Required task =
The complete listing should be restated exactly.

****************

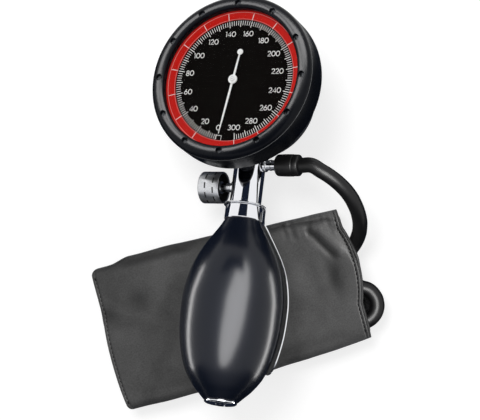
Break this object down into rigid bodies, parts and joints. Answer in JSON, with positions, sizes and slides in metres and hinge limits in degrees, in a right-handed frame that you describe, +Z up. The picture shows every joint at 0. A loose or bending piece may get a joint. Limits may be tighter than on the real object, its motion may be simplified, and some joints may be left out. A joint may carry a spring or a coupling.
{
  "type": "aneroid sphygmomanometer",
  "caption": "Palm-type aneroid blood pressure gauge with rubber bumper, release valve, inflation bulb and finger spoon, lying on its folded arm cuff.",
  "frame": {"origin": "centre of the box around the whole part without the hose, on the surface that it lies on", "axes": "+Y from the bulb to the gauge along the tube in plan, +Z up from the surface, +X to the right when the dial is read from above"},
  "size_m": [0.1627, 0.2304, 0.0783],
  "materials": {
    "case_metal": "satin, spun",
    "bumper_rubber": "satin moulded rubber with soft highlights",
    "dial_black": "matt black print",
    "scale_red": "glossy signal red",
    "lens_clear": "clear polished",
    "bezel_black": "glossy black",
    "pointer_white": "matt white",
    "movement_brass": "turned, satin",
    "capsule_bronze": "rolled sheet, satin",
    "spring_steel": "bright",
    "chrome": "mirror polished",
    "seal_rubber": "matt",
    "hose_rubber": "satin, extruded",
    "bulb_rubber": "satin with broad highlights",
    "cuff_nylon": "closely woven satin nylon",
    "fold_nylon": "closely woven satin nylon",
    "hook_tape": "stiff hook tape",
    "loop_tape": "brushed loop tape",
    "bladder_rubber": "matt sheet rubber"
  },
  "bodies": {
    "instrument": {"gauge_case": "case_metal", "bumper": "bumper_rubber", "dial_carrier": "case_metal", "dial_plate": "dial_black", "scale_ring": "scale_red", "lens_gasket": "seal_rubber", "lens": "lens_clear", "bezel": "bezel_black", "hairspring": "spring_steel", "base_plate": "movement_brass", "top_plate": "movement_brass", "pillars": "movement_brass", "movement_screws": "spring_steel", "capsule": "capsule_bronze", "stem_socket": "spring_steel", "stem_ring": "seal_rubber", "valve_body": "chrome", "needle_bush": "movement_brass", "hose_barb": "chrome", "hose_sleeve": "hose_rubber", "hose": "hose_rubber", "outlet_seat": "movement_brass", "collar": "chrome", "bulb": "bulb_rubber", "end_valve": "chrome", "end_cap": "spring_steel", "cuff_wrap": "cuff_nylon", "cuff_fold": "fold_nylon", "hook_strip": "hook_tape", "loop_strip": "loop_tape", "bladder": "bladder_rubber", "bladder_port": "hose_rubber"},
    "pointer_shaft": {"pointer": "pointer_white", "pinion_arbor": "movement_brass"},
    "sector": {"sector_gear": "movement_brass"},
    "rocker_shaft": {"rocker": "movement_brass"},
    "stud": {"capsule_stud": "movement_brass"},
    "needle": {"release_needle": "chrome"},
    "knob": {"release_knob": "chrome"},
    "spoon": {"spoon": "chrome"},
    "outlet_ball": {"outlet_ball": "seal_rubber"},
    "intake_ball": {"intake_ball": "seal_rubber"}
  },
  "joints": [
    {"name": "sector_turn", "type": "hinge", "parent": "instrument", "child": "sector", "pos_m": [-0.02154, 0.07138, 0.03076], "axis": [-0.4226, 0.2193, 0.8794], "range_deg": [0, 34.35], "stiffness_Nm_per_rad": 0.001},
    {"name": "pointer_turn", "type": "hinge", "parent": "instrument", "child": "pointer_shaft", "pos_m": [-0.01401, 0.06998, 0.05156], "axis": [-0.4226, 0.2193, 0.8794], "range_deg": [-343.5, 0]},
    {"name": "rocker_turn", "type": "hinge", "parent": "instrument", "child": "rocker_shaft", "pos_m": [-0.01024, 0.07099, 0.0308], "axis": [-0.9063, -0.1022, -0.4101], "range_deg": [0, 23]},
    {"name": "stud_lift", "type": "slide", "parent": "instrument", "child": "stud", "axis": [-0.4226, 0.2193, 0.8794], "range_m": [0, 0.00234]},
    {"name": "needle_travel", "type": "slide", "parent": "instrument", "child": "needle", "axis": [-0.9063, -0.1022, -0.4101], "range_m": [0, 0.00112]},
    {"name": "knob_turn", "type": "hinge", "parent": "needle", "child": "knob", "pos_m": [-0.01172, 0.01292, 0.02732], "axis": [-0.9063, -0.1022, -0.4101], "range_deg": [0, 540]},
    {"name": "spoon_swing", "type": "hinge", "parent": "instrument", "child": "spoon", "pos_m": [0.0007, 0.00423, 0.03545], "axis": [0, -0.9703, 0.2419], "range_deg": [0, 180]},
    {"name": "outlet_ball_lift", "type": "slide", "parent": "instrument", "child": "outlet_ball", "axis": [0, 0.9703, -0.2419], "range_m": [0, 0.0012]},
    {"name": "intake_ball_lift", "type": "slide", "parent": "instrument", "child": "intake_ball", "axis": [0, 0.9703, -0.2419], "range_m": [0, 0.0012]}
  ],
  "couplings": [
    {"joint": "pointer_turn", "follows": "sector_turn", "ratio": -10},
    {"joint": "rocker_turn", "follows": "sector_turn", "ratio": 0.669},
    {"joint": "stud_lift", "follows": "sector_turn", "m_per_rad": 0.0039},
    {"joint": "knob_turn", "follows": "needle_travel", "rad_per_m": 8377.5}
  ]
}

****************

Result of this task =
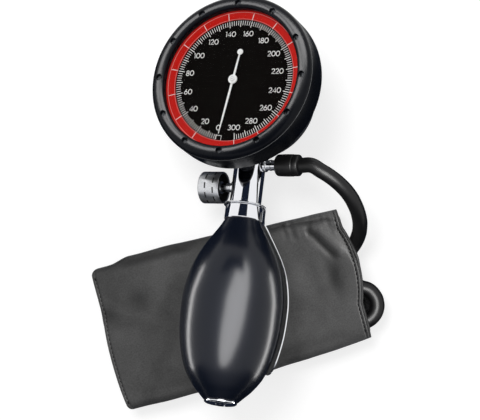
Break this object down into rigid bodies, parts and joints. Answer in JSON, with positions, sizes and slides in metres and hinge limits in degrees, in a right-handed frame that you describe, +Z up. The picture shows every joint at 0. A loose or bending piece may get a joint. Limits may be tighter than on the real object, its motion may be simplified, and some joints may be left out. A joint may carry a spring or a coupling.
{
  "type": "aneroid sphygmomanometer",
  "caption": "Palm-type aneroid blood pressure gauge with rubber bumper, release valve, inflation bulb and finger spoon, lying on its folded arm cuff.",
  "frame": {"origin": "centre of the box around the whole part without the hose, on the surface that it lies on", "axes": "+Y from the bulb to the gauge along the tube in plan, +Z up from the surface, +X to the right when the dial is read from above"},
  "size_m": [0.1627, 0.2304, 0.0783],
  "materials": {
    "case_metal": "satin, spun",
    "bumper_rubber": "satin moulded rubber with soft highlights",
    "dial_black": "matt black print",
    "scale_red": "glossy signal red",
    "lens_clear": "clear polished",
    "bezel_black": "glossy black",
    "pointer_white": "matt white",
    "movement_brass": "turned, satin",
    "capsule_bronze": "rolled sheet, satin",
    "spring_steel": "bright",
    "chrome": "mirror polished",
    "seal_rubber": "matt",
    "hose_rubber": "satin, extruded",
    "bulb_rubber": "satin with broad highlights",
    "cuff_nylon": "closely woven satin nylon",
    "fold_nylon": "closely woven satin nylon",
    "hook_tape": "stiff hook tape",
    "loop_tape": "brushed loop tape",
    "bladder_rubber": "matt sheet rubber"
  },
  "bodies": {
    "instrument": {"gauge_case": "case_metal", "bumper": "bumper_rubber", "dial_carrier": "case_metal", "dial_plate": "dial_black", "scale_ring": "scale_red", "lens_gasket": "seal_rubber", "lens": "lens_clear", "bezel": "bezel_black", "hairspring": "spring_steel", "base_plate": "movement_brass", "top_plate": "movement_brass", "pillars": "movement_brass", "movement_screws": "spring_steel", "capsule": "capsule_bronze", "stem_socket": "spring_steel", "stem_ring": "seal_rubber", "valve_body": "chrome", "needle_bush": "movement_brass", "hose_barb": "chrome", "hose_sleeve": "hose_rubber", "hose": "hose_rubber", "outlet_seat": "movement_brass", "collar": "chrome", "bulb": "bulb_rubber", "end_valve": "chrome", "end_cap": "spring_steel", "cuff_wrap": "cuff_nylon", "cuff_fold": "fold_nylon", "hook_strip": "hook_tape", "loop_strip": "loop_tape", "bladder": "bladder_rubber", "bladder_port": "hose_rubber"},
    "pointer_shaft": {"pointer": "pointer_white", "pinion_arbor": "movement_brass"},
    "sector": {"sector_gear": "movement_brass"},
    "rocker_shaft": {"rocker": "movement_brass"},
    "stud": {"capsule_stud": "movement_brass"},
    "needle": {"release_needle": "chrome"},
    "knob": {"release_knob": "chrome"},
    "spoon": {"spoon": "chrome"},
    "outlet_ball": {"outlet_ball": "seal_rubber"},
    "intake_ball": {"intake_ball": "seal_rubber"}
  },
  "joints": [
    {"name": "sector_turn", "type": "hinge", "parent": "instrument", "child": "sector", "pos_m": [-0.02154, 0.07138, 0.03076], "axis": [-0.4226, 0.2193, 0.8794], "range_deg": [0, 34.35], "stiffness_Nm_per_rad": 0.001},
    {"name": "pointer_turn", "type": "hinge", "parent": "instrument", "child": "pointer_shaft", "pos_m": [-0.01401, 0.06998, 0.05156], "axis": [-0.4226, 0.2193, 0.8794], "range_deg": [-343.5, 0]},
    {"name": "rocker_turn", "type": "hinge", "parent": "instrument", "child": "rocker_shaft", "pos_m": [-0.01024, 0.07099, 0.0308], "axis": [-0.9063, -0.1022, -0.4101], "range_deg": [0, 23]},
    {"name": "stud_lift", "type": "slide", "parent": "instrument", "child": "stud", "axis": [-0.4226, 0.2193, 0.8794], "range_m": [0, 0.00234]},
    {"name": "needle_travel", "type": "slide", "parent": "instrument", "child": "needle", "axis": [-0.9063, -0.1022, -0.4101], "range_m": [0, 0.00112]},
    {"name": "knob_turn", "type": "hinge", "parent": "needle", "child": "knob", "pos_m": [-0.01172, 0.01292, 0.02732], "axis": [-0.9063, -0.1022, -0.4101], "range_deg": [0, 540]},
    {"name": "spoon_swing", "type": "hinge", "parent": "instrument", "child": "spoon", "pos_m": [0.0007, 0.00423, 0.03545], "axis": [0, -0.9703, 0.2419], "range_deg": [0, 180]},
    {"name": "outlet_ball_lift", "type": "slide", "parent": "instrument", "child": "outlet_ball", "axis": [0, 0.9703, -0.2419], "range_m": [0, 0.0012]},
    {"name": "intake_ball_lift", "type": "slide", "parent": "instrument", "child": "intake_ball", "axis": [0, 0.9703, -0.2419], "range_m": [0, 0.0012]}
  ],
  "couplings": [
    {"joint": "pointer_turn", "follows": "sector_turn", "ratio": -10},
    {"joint": "rocker_turn", "follows": "sector_turn", "ratio": 0.669},
    {"joint": "stud_lift", "follows": "sector_turn", "m_per_rad": 0.0039},
    {"joint": "knob_turn", "follows": "needle_travel", "rad_per_m": 8377.5}
  ]
}